Let the healing begin!

Please review all of my entries and tell me why you hate them. Also do the same for all of my colleagues. Thanks.

It's my job to sift through the thousands of entries in the real contest. I work overtime every week to get through them all. I've even worked every Saturday and Sunday for the last 4 months. My bosses are always breathing down my neck. And getting naked in front of me. The hours here are obscene.

A Harvard graduate, huh? I just assumed they were outsourcing the job to Reader's Digest.

if anyone can recall specific instances in which you think I overlooked a worthy entry in favor of a less worthy one, feel free to post that here and I'll happily explain why I made the decision I did.

O-ho, aren't you the clever one, Mr. Bond. Now it's up to us to find examples to back up the otherwise baseless charge of constantly overlooking true gems, eh? Is that it?

Well, far be it for me to spend upwards of 20 minutes going through old threads and saying "no, that's not the single best example," so I won't. At least not any further. However, to turn the tables on you once again, Mr.

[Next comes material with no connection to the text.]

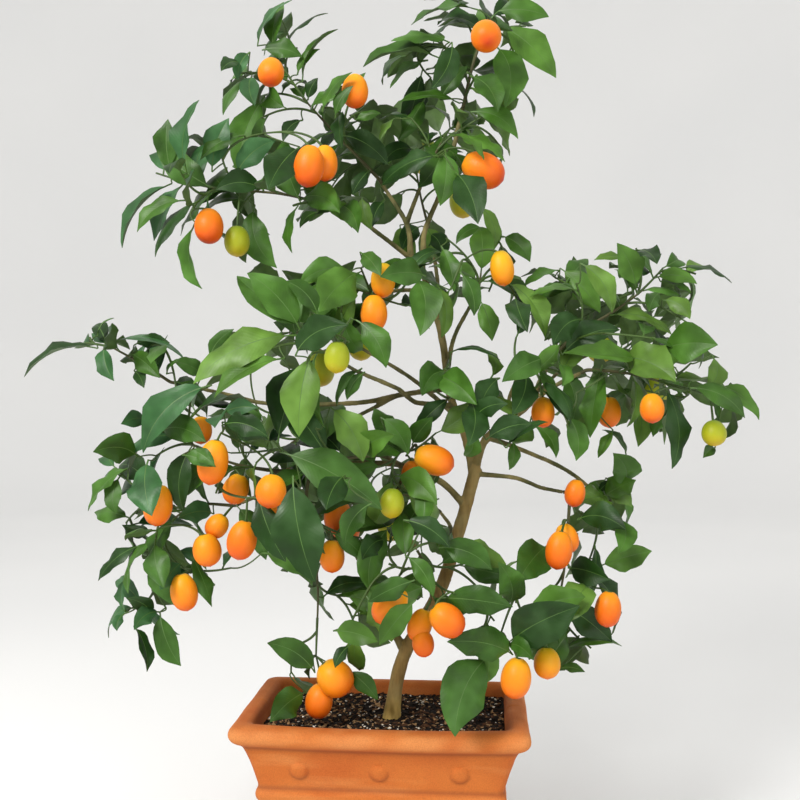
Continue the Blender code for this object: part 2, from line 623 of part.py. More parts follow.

Bond, I have a choice candidate in mind from the current thread, and if you don't pick it, you can bet you'll see that one thrown in your face on Monday. Ha Ha HA HA HA ha ha!...

Now if you'll excuse me, I must attend to my giant destructo ray.

Whoops. That was me. The, um, destructo ray misfired.

"You expect me to talk, Radoshfinger?

"Noooooo Mr. Bond. I expect you to lauguish in obscurity!!!"

Shut up and caption.

Yippee-ki-yay, motherfucker... Oh, wait. Fuck.

Not all the cartoonists hate the contest.